Exactly the lines from the one containing "foot_edge();" through the one containing "bpy.context.scene.collection.objects.link(empty)" must be returned; include both ends and nothing else.
-- Start --
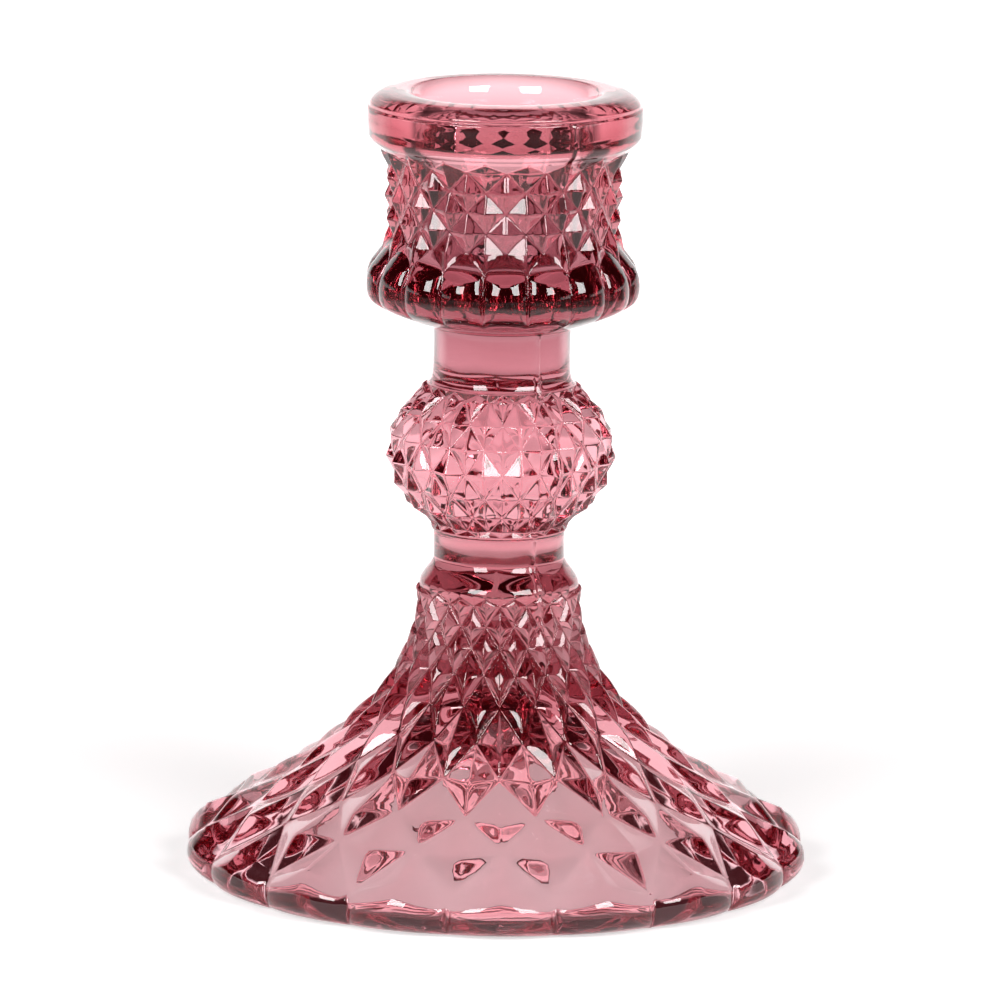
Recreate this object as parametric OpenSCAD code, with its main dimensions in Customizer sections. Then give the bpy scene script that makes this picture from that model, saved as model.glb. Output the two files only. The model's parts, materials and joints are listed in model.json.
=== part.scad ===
// Pressed-glass candlestick: a diamond-cut trumpet foot, a studded knop and a diamond-cut
// candle cup with a lobed collar. The origin is on the axis, at the level of the surface that
// it stands on. +Z is up, and the front column of diamonds faces -Y.

/* [Pattern] */
// Number of diamond columns around the axis
columns = 18; // [16:1:20]
// How far the studs of the cup stand out of the valleys between them
cup_relief = 1.1; // [0.6:0.1:1.4]
// How far the studs of the knop stand out
knop_relief = 1.0; // [0.6:0.1:1.4]
// How far the largest diamonds of the foot stand out
foot_relief = 2.7; // [1:0.1:3]

/* [Foot] */
// Largest radius of the foot
foot_r = 41.2; // [40:0.1:43]
// Height of the thick scalloped edge
edge_h = 6.5; // [5:0.5:7]
// Radius of the hollow under the foot, where it opens
hollow_r = 36.5; // [35:0.5:37]
// Height of the top of the hollow
hollow_h = 22.5; // [19:0.5:23]
// Radius of the slender top of the trumpet
trumpet_r = 10.9; // [10.5:0.1:11.5]

/* [Stem] */
// Radius of the waist below the knop
lower_neck_r = 8.6; // [8:0.1:9]
// Radius of the waist above the knop
upper_neck_r = 9; // [8.5:0.1:9.5]
// Largest radius of the knop, over its studs
knop_r = 15.2; // [13.5:0.1:16]

/* [Candle cup] */
// Radius of the candle socket
socket_r = 11.5; // [11:0.1:12]
// Radius of the socket's flared mouth
mouth_r = 12.3; // [12.2:0.1:12.8]
// Radius of the cup's waist, over its studs
cup_r = 15.6; // [15:0.1:16]
// Largest radius of the lobed collar
collar_r = 18.1; // [17.5:0.1:19]
// Largest radius of the rim bead
rim_r = 18.1; // [17.8:0.1:19]

/* [Hidden] */
$fn = 96;
half_pitch = 180 / columns;

// Levels where one section ends and the next begins
flare_top = 20.3;
trumpet_top = 38.3;
lower_neck_top = 46.1;
knop_top = 65.2;
upper_neck_top = 73.4;
collar_top = 81.9;
cup_top = 96.5;
rim_top = 104;

// Smooth shoulder between the trumpet and the lower waist
shoulder_r = trumpet_r - 0.3;
shoulder_h = 4.1;

// Socket: a straight stretch for the candle over a floor with a rounded corner
socket_floor = 79.9;
socket_corner = 2;
socket_straight_top = 100;

// Rose glass
glass = "#b0566e";

// Foot diamonds: the levels of the rows, lowest first, and how deep each row is cut
// as a share of foot_relief
foot_levels = [edge_h, 9.3, 12.6, 16.5, flare_top, 24.4, 28.2, 31.5, 34.4, 37.2];
foot_depths = [0.6, 1.0, 0.96, 0.85, 0.8, 0.6, 0.45, 0.4, 0.36, 0.3];
foot_curve_from = 8;
foot_curve_to = 37.5;
foot_curve_r = 37.4;
foot_curve_power = 2.15;

// How the hollow's wall bends: 1 is a plain cone, and 2 a dome
hollow_power = 1.6;

// Knop diamonds: rows at equal steps around a flattened ball
knop_mid = 56;
knop_half_h = 11.6;
knop_row_step = 16.3;
knop_first_row = -3.5 - 3 * knop_row_step;

// Cup diamonds
cup_row_h = 2.65;
cup_levels = [for (k = [0:4]) 84.65 + k * cup_row_h];

// A row is [level, radius at the front column, radius half a pitch away, roundness].
// Roundness 0 joins the two radii in a straight slope, and 1 in a round lobe.
function row_radius(row, u) =
    row[2] + (row[1] - row[2]) * ((1 - row[3]) * (1 - u) + row[3] * sqrt(max(0, 1 - u * u)));

function between_columns(t) = let (m = t - 2 * floor(t / 2)) m <= 1 ? m : 2 - m;

function row_points(row, steps) = [
    for (i = [0:2 * columns * steps - 1])
        let (r = row_radius(row, between_columns(i / steps)), a = i * half_pitch / steps)
            [r * sin(a), -r * cos(a), row[0]]
];

// Two triangles of the skin between rows k and k + 1, split along the valley between studs
function skin_faces(rows, steps, k, i) =
    let (n = 2 * columns * steps, j = (i + 1) % n,
         a = k * n + i, b = k * n + j, c = a + n, d = b + n,
         front_is_low = rows[k][1] < rows[k][2],
         at_front = between_columns(i / steps) < between_columns((i + 1) / steps),
         along = front_is_low == at_front)
    along ? [[a, c, d], [a, d, b]] : [[a, c, b], [c, d, b]];

module studded_solid(rows, steps = 1) {
    n = 2 * columns * steps;
    last = len(rows) - 1;
    skin = [for (k = [0:last - 1], i = [0:n - 1]) each skin_faces(rows, steps, k, i)];
    polyhedron(
        points = [for (row = rows) each row_points(row, steps)],
        faces = concat([[for (i = [0:n - 1]) i]], skin, [[for (i = [n - 1:-1:0]) last * n + i]]),
        convexity = 10
    );
}

// A row of studs: even rows have a valley at the front column, odd rows a stud
function stud_row(level, r, depth, valley_in_front) =
    valley_in_front ? [level, r - depth, r, 0] : [level, r, r - depth, 0];

function foot_radius(level) =
    trumpet_r + (foot_curve_r * foot_r / 41.2 - trumpet_r)
        * pow(max(0, foot_curve_to - level) / (foot_curve_to - foot_curve_from), foot_curve_power);

function foot_row(k) =
    stud_row(foot_levels[k], k == 0 ? foot_r - 2.1 : foot_radius(foot_levels[k]),
             foot_relief * foot_depths[k], k % 2 == 1);

function knop_level(k) = knop_mid + knop_half_h * sin(knop_first_row + k * knop_row_step);
function knop_radius(k) = knop_r * cos(knop_first_row + k * knop_row_step);

module socket() {
    rotate_extrude()
        polygon([
            [0, socket_floor],
            for (a = [-90:15:0])
                [socket_r - socket_corner + socket_corner * cos(a),
                 socket_floor + socket_corner + socket_corner * sin(a)],
            [socket_r, socket_straight_top],
            [mouth_r, rim_top - 1],
            [mouth_r, rim_top + 1],
            [0, rim_top + 1]
        ]);
}

module foot_hollow() {
    // A bell that follows the foot at a nearly even wall thickness, open below
    rotate_extrude()
        polygon([
            [0, -1],
            [hollow_r, -1],
            for (s = [0:0.1:1])
                [hollow_r * (1 - s), hollow_h * (1 - pow(1 - s, hollow_power))]
        ]);
}

module foot_edge() color(glass) difference() {
    studded_solid([
        [0, foot_r - 2.2, foot_r - 2.5, 1],
        [0.9, foot_r - 0.8, foot_r - 2.1, 1],
        [2.7, foot_r, foot_r - 1.9, 1],
        [4.6, foot_r - 0.5, foot_r - 2.5, 0.8],
        foot_row(0)
    ], 3);
    foot_hollow();
}

module foot_flare() color(glass) difference() {
    studded_solid([for (k = [0:4]) foot_row(k)]);
    foot_hollow();
}

module foot_trumpet() color(glass) difference() {
    studded_solid([
        for (k = [4:9]) foot_row(k),
        [trumpet_top, shoulder_r, shoulder_r, 0]
    ]);
    foot_hollow();
}

module lower_neck() color(glass)
    rotate_extrude()
        polygon([
            [0, trumpet_top],
            for (t = [0:0.125:1])
                [shoulder_r - (shoulder_r - lower_neck_r) * t * t * (3 - 2 * t),
                 trumpet_top + shoulder_h * t],
            for (a = [0:30:90])
                [lower_neck_r + 0.4 * (1 - cos(a)), lower_neck_top - 2 + 2 * sin(a)],
            [0, lower_neck_top]
        ]);

module knop() color(glass)
    studded_solid([
        [lower_neck_top, lower_neck_r + 0.4, lower_neck_r + 0.4, 0],
        for (k = [0:6]) stud_row(knop_level(k), knop_radius(k), knop_relief * (k == 0 ? 0.6 : 1),
                                 k % 2 == 1),
        [knop_top, upper_neck_r + 0.8, upper_neck_r + 0.8, 0]
    ]);

module upper_neck() color(glass)
    rotate_extrude()
        polygon([
            [0, knop_top],
            for (a = [0:15:90])
                [upper_neck_r + 0.8 * (1 - sin(a)), knop_top + 2.4 * (1 - cos(a))],
            for (a = [0:30:90])
                [upper_neck_r + 0.5 * (1 - cos(a)), upper_neck_top - 1.4 + 1.4 * sin(a)],
            [0, upper_neck_top]
        ]);

module cup_collar() color(glass) difference() {
    studded_solid([
        [upper_neck_top, upper_neck_r + 0.5, upper_neck_r + 0.5, 0],
        [74.5, collar_r - 4.3, collar_r - 4.3, 0],
        [75.5, collar_r - 1.9, collar_r - 2.4, 1],
        [76.8, collar_r - 0.4, collar_r - 1.5, 1],
        [78.4, collar_r, collar_r - 1.2, 1],
        [80.2, collar_r - 0.3, collar_r - 1.4, 1],
        [collar_top, collar_r - 1.1, collar_r - 2.4, 0.6]
    ], 3);
    socket();
}

module candle_cup() color(glass) difference() {
    studded_solid([
        [collar_top, collar_r - 1.1, collar_r - 2.4, 0],
        for (k = [0:4])
            stud_row(cup_levels[k], cup_r + (k == 0 ? 0.3 : 0), cup_relief, k % 2 == 0),
        [cup_top, cup_r + 0.9, cup_r + 0.9, 0]
    ]);
    socket();
}

module rim_bead() color(glass) difference() {
    rotate_extrude()
        polygon([
            [0, cup_top],
            [cup_r + 0.9, cup_top],
            for (a = [-60:15:0])
                [rim_r - 2 + 2 * cos(a), 99.4 + 2.2 * sin(a)],
            for (a = [0:15:90])
                [rim_r - 3 + 3 * cos(a), rim_top - 3.2 + 3.2 * sin(a)],
            for (a = [90:15:180])
                [mouth_r + 1 + cos(a), rim_top - 1 + sin(a)],
            [mouth_r, rim_top - 1],
            [0, rim_top - 1]
        ]);
    socket();
}

foot_edge();
foot_flare();
foot_trumpet();
lower_neck();
knop();
upper_neck();
cup_collar();
candle_cup();
rim_bead();
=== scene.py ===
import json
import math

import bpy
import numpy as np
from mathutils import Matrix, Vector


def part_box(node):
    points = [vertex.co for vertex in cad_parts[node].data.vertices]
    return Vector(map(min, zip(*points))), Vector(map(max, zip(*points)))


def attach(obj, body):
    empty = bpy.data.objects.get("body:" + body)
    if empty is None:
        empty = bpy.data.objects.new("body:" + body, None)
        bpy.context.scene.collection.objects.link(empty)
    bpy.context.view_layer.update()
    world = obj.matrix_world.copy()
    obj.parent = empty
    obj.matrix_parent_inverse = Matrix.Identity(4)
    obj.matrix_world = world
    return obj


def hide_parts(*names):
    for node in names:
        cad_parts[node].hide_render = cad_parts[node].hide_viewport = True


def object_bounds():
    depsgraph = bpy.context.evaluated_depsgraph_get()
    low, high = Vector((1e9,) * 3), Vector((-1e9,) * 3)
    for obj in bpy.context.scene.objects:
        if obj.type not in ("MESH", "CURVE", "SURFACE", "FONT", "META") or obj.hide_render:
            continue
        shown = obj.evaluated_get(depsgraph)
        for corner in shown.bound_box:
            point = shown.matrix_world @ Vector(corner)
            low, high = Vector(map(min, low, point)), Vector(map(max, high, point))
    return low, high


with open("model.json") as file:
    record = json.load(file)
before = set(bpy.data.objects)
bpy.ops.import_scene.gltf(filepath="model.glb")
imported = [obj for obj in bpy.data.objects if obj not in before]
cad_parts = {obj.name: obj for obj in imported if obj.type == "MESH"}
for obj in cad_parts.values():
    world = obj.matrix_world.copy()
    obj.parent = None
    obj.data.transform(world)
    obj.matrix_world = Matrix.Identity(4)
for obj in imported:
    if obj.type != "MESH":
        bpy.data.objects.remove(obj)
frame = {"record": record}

# Pressed-glass candlestick. The object is one casting, so it is one closed mesh here: a stack
# of rings that starts at the top of the hollow under the foot, comes down to the standing
# ring, climbs the outside, crosses the rim and ends at the floor of the candle socket.
#
# Lengths are in millimetres until a mesh, light or camera is made. Angles grow from the front
# column, which faces -Y, towards +X. A half is half the pitch between two columns of studs.

MM = 0.001
cad_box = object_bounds()


# ---------------------------------------------------------------- sizes taken from the frame


def top(node):
    """Highest level of a CAD node."""
    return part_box(node)[1].z / MM


def reach(node):
    """Largest distance of a CAD node from the axis, over its front and back columns."""
    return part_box(node)[1].y / MM


FOOT_R = reach("foot_edge")
COLLAR_R = reach("cup_collar")
RIM_R = reach("rim_bead")
EDGE_TOP = top("foot_edge")
FLARE_TOP = top("foot_flare")
TRUMPET_TOP = top("foot_trumpet")
LOWER_NECK_TOP = top("lower_neck")
KNOP_TOP = top("knop")
UPPER_NECK_TOP = top("upper_neck")
CUP_TOP = top("candle_cup")
RIM_TOP = top("rim_bead")
MOUNTS = {m["name"]: m for m in frame["record"]["mounts"]}
SOCKET_R = MOUNTS["candle_socket"]["dims"]["r_mm"]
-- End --
Written solution:
foot_edge();
foot_flare();
foot_trumpet();
lower_neck();
knop();
upper_neck();
cup_collar();
candle_cup();
rim_bead();
=== scene.py ===
import json
import math

import bpy
import numpy as np
from mathutils import Matrix, Vector


def part_box(node):
    points = [vertex.co for vertex in cad_parts[node].data.vertices]
    return Vector(map(min, zip(*points))), Vector(map(max, zip(*points)))


def attach(obj, body):
    empty = bpy.data.objects.get("body:" + body)
    if empty is None:
        empty = bpy.data.objects.new("body:" + body, None)
        bpy.context.scene.collection.objects.link(empty)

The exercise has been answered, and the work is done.